Kisah Dasep Ahmadi, alumnus
Institut Teknologi Bandung, lebih mengenaskan. Penggagas mobil listrik ini
harus meringkuk di penjara gara-gara uji coba mobil ciptaannya. Mimpi besar
untuk menciptakan mobil nasional ternyata malah tersandung penafsiran lain
penegak hukum.
Pada fakta sebaliknya, ada pegawai
negeri sipil (PNS) dengan pangkat biasa, tetapi punya rekening triliunan
rupiah, yang diduga jadi penampungan uang bisnis haram. Di pengadilan, PNS
tersebut divonis bebas. Demikian pula terbongkarnya kasus prajurit tamtama
bertransaksi triliunan rupiah tidak cukup menggerakkan penegak hukum
menelisik tali-temalinya.
Ilustrasi fakta-fakta tersebut
adalah wajah Indonesia hari ini. Kita bukan hanya kehilangan rasa hormat atas
daulat negeri, bahkan tega menyia-nyiakan dan membunuh tunas-tunas
kemandirian anak negeri. Kita tak saja meremehkan korupsi yang merasuk sangat
dalam ke perangkat negara, tetapi juga membiarkan berbagai keganjilan praktik
hukum melela di depan mata.
Panasea
Realitas empirik 70 tahun
Indonesia merdeka menyajikan gambaran besar kemiskinan nilai-nilai keluhuran
dan kedaulatan. Kealpaan membangun dan meneguhkan martabat itu bermula dari
keteledoran mendiseminasikan cita-cita besar bersama. Bersanding maraknya
akrobat politik kepentingan, pengkhianatan terhadap daulat dan amanat rakyat
terus terjadi.
Setelah produksi kayu hasil hutan
surut, sungai-sungai dan jalan-jalan di Sumatera, Sulawesi, dan Kalimantan
sekarang diramaikan hilir mudik tongkang dan truk yang mengangkut batubara,
nikel, tandan kelapa sawit, dan getah karet. Penggundulan hutan tropis yang
memusnahkan ekosistem kaya raya biodiversitas, berganti kegiatan penambangan
besar masif dan perkebunan monokultur, hanya menyisakan sedikit
"tetesan" bagi penguatan kapasitas ekonomi lokal dan nasional.

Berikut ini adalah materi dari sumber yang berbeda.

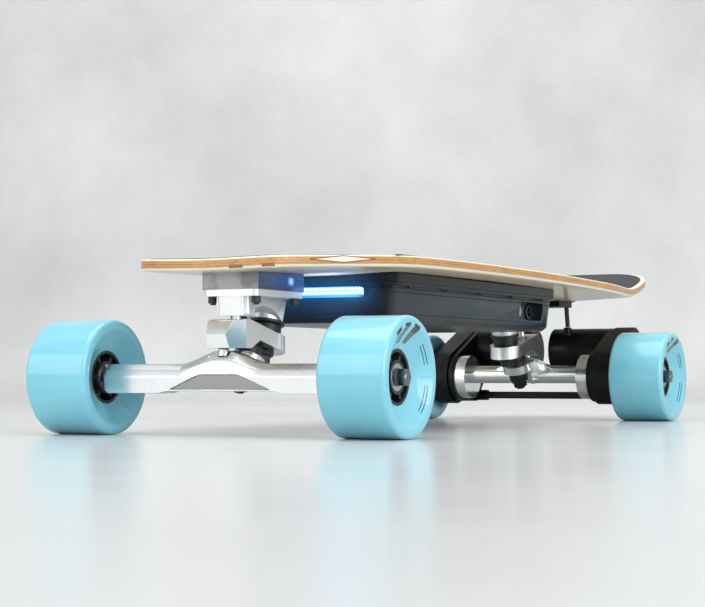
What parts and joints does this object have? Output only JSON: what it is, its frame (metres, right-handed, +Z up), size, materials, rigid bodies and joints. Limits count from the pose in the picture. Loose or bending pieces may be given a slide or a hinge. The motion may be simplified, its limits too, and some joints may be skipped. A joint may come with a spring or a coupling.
{
  "type": "electric skateboard",
  "caption": "Short kicktail electric skateboard with a bamboo deck, sprung steering trucks, belt-driven rear wheels, an under-deck battery box and a front light bar.",
  "frame": {"origin": "on the ground, at the middle of the board's overall box", "axes": "+Z up, +Y towards the tail, +X towards the rider's left when facing the nose"},
  "size_m": [0.3446, 0.8935, 0.1732],
  "materials": {
    "bamboo_ply": "clear-lacquered bamboo ply, pale outer plies",
    "grip": "coarse black grip tape",
    "smoked_plastic": "smoked translucent plastic",
    "light_board": "white circuit board with lit diodes",
    "light_lens": "lit diffuser",
    "forged_aluminium": "satin, bead-blasted",
    "black_steel": "black oxide",
    "bushing_urethane": "cast urethane",
    "box_plastic": "fine moulded texture",
    "battery_wrap": "shrink wrap",
    "heatsink": "extruded fins",
    "port_plastic": "moulded socket",
    "button_plastic": "moulded",
    "cable_rubber": "silicone sleeve",
    "axle_steel": "turned",
    "blue_urethane": "cast urethane, light sky blue",
    "core_nylon": "glass-filled nylon",
    "bearing_steel": "ground steel",
    "black_anodised": "black anodised",
    "rotor_steel": "machined",
    "belt_rubber": "moulded",
    "cover_plastic": "fine moulded texture"
  },
  "bodies": {
    "root": {"deck": "bamboo_ply", "grip_tape": "grip", "front_riser": "smoked_plastic", "rear_riser": "smoked_plastic", "riser_lights": "light_board", "front_baseplate": "forged_aluminium", "rear_baseplate": "forged_aluminium", "deck_bolts": "black_steel", "deck_nuts": "black_steel", "upper_kingpins": "black_steel", "upper_kingpin_washers": "black_steel", "upper_pivot_cups": "bushing_urethane", "front_upper_bushings": "bushing_urethane", "rear_upper_bushings": "bushing_urethane", "enclosure_shell": "box_plastic", "enclosure_screws": "black_steel", "battery_pack": "battery_wrap", "motor_controller": "heatsink", "light_bar": "light_lens", "charge_port": "port_plastic", "cable_clamp": "box_plastic", "motor_cables": "cable_rubber"},
    "power_button": {"power_button": "button_plastic"},
    "front_knuckle": {"front_knuckle": "forged_aluminium", "front_lower_kingpin": "black_steel", "front_lower_bushings": "bushing_urethane"},
    "front_hanger": {"front_hanger": "forged_aluminium", "front_axle": "axle_steel", "front_axle_nuts": "axle_steel"},
    "rear_knuckle": {"rear_knuckle": "forged_aluminium", "rear_lower_kingpin": "black_steel", "rear_lower_bushings": "bushing_urethane"},
    "rear_hanger": {"rear_hanger": "forged_aluminium", "rear_axle": "axle_steel", "rear_axle_nuts": "axle_steel", "left_motor_mount": "black_anodised", "left_motor_housing": "black_anodised", "left_drive_belt": "belt_rubber", "left_belt_cover": "cover_plastic", "right_motor_mount": "black_anodised", "right_motor_housing": "black_anodised", "right_drive_belt": "belt_rubber", "right_belt_cover": "cover_plastic", "motor_brace": "black_anodised"},
    "front_left_wheel": {"front_left_tyre": "blue_urethane", "front_left_wheel_core": "core_nylon", "front_left_bearings": "bearing_steel"},
    "front_right_wheel": {"front_right_tyre": "blue_urethane", "front_right_wheel_core": "core_nylon", "front_right_bearings": "bearing_steel"},
    "rear_left_wheel": {"rear_left_tyre": "blue_urethane", "rear_left_wheel_core": "core_nylon", "rear_left_bearings": "bearing_steel", "left_wheel_pulley": "core_nylon"},
    "rear_right_wheel": {"rear_right_tyre": "blue_urethane", "rear_right_wheel_core": "core_nylon", "rear_right_bearings": "bearing_steel", "right_wheel_pulley": "core_nylon"},
    "left_motor_rotor": {"left_motor_rotor": "rotor_steel"},
    "right_motor_rotor": {"right_motor_rotor": "rotor_steel"}
  },
  "joints": [
    {"name": "front_upper_steer", "type": "hinge", "parent": "root", "child": "front_knuckle", "pos_m": [0, -0.38225, 0.104], "axis": [0, 0.8617, -0.5074], "range_deg": [-10, 10], "stiffness_Nm_per_rad": 140, "deforming": ["front_upper_bushings"]},
    {"name": "front_lower_steer", "type": "hinge", "parent": "front_knuckle", "child": "front_hanger", "pos_m": [0, -0.40225, 0.084], "axis": [0, 0.8302, -0.5574], "range_deg": [-8, 8], "stiffness_Nm_per_rad": 140, "deforming": ["front_lower_bushings"]},
    {"name": "rear_upper_steer", "type": "hinge", "parent": "root", "child": "rear_knuckle", "pos_m": [0, 0.24475, 0.104], "axis": [0, -0.8617, -0.5074], "range_deg": [-10, 10], "stiffness_Nm_per_rad": 140, "deforming": ["rear_upper_bushings", "motor_cables"]},
    {"name": "rear_lower_steer", "type": "hinge", "parent": "rear_knuckle", "child": "rear_hanger", "pos_m": [0, 0.26475, 0.084], "axis": [0, -0.8302, -0.5574], "range_deg": [-8, 8], "stiffness_Nm_per_rad": 140, "deforming": ["rear_lower_bushings", "motor_cables"]},
    {"name": "front_left_wheel_spin", "type": "hinge", "parent": "front_hanger", "child": "front_left_wheel", "pos_m": [0, -0.39825, 0.0485], "axis": [1, 0, 0], "continuous": true},
    {"name": "front_right_wheel_spin", "type": "hinge", "parent": "front_hanger", "child": "front_right_wheel", "pos_m": [0, -0.39825, 0.0485], "axis": [1, 0, 0], "continuous": true},
    {"name": "rear_left_wheel_spin", "type": "hinge", "parent": "rear_hanger", "child": "rear_left_wheel", "pos_m": [0, 0.26075, 0.0485], "axis": [1, 0, 0], "continuous": true},
    {"name": "rear_right_wheel_spin", "type": "hinge", "parent": "rear_hanger", "child": "rear_right_wheel", "pos_m": [0, 0.26075, 0.0485], "axis": [1, 0, 0], "continuous": true},
    {"name": "left_motor_spin", "type": "hinge", "parent": "rear_hanger", "child": "left_motor_rotor", "pos_m": [0, 0.32075, 0.0785], "axis": [1, 0, 0], "continuous": true},
    {"name": "right_motor_spin", "type": "hinge", "parent": "rear_hanger", "child": "right_motor_rotor", "pos_m": [0, 0.32075, 0.0785], "axis": [1, 0, 0], "continuous": true},
    {"name": "power_button_press", "type": "slide", "parent": "root", "child": "power_button", "axis": [-1, 0, 0], "range_m": [0, 0.0012], "stiffness_N_per_m": 600}
  ],
  "couplings": [
    {"joint": "left_motor_spin", "follows": "rear_left_wheel_spin", "ratio": 2.1333},
    {"joint": "right_motor_spin", "follows": "rear_right_wheel_spin", "ratio": 2.1333}
  ]
}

Panen kebakaran dan kebanjiran
rasanya segera disusul oleh penampakan kawah-kawah besar bekas penambangan di
perut bumi. Predatorik dan hegemonik tetap merupakan karakteristik melekat
dalam bangun ekonomi dari rezim ke rezim.
Kita bersemangat mengumandangkan
koordinasi, tetapi yang mencuat malahan egosektoral. Lihatlah antara
Kementerian Pertanian dan Kementerian Perdagangan dalam kebijakan impor bahan
pangan. Kementerian Dalam Negeri dan Kementerian Daerah Tertinggal menyangkut
alokasi anggaran untuk desa. Kementerian Keuangan dan Badan Pertanahan
Nasional mengenai investasi properti oleh modal asing, serta menonjolnya
arogansi dan tafsir sepihak di kalangan institusi penegak hukum. Semua
menunjuk pada krisis kepemimpinan dan kenegarawanan.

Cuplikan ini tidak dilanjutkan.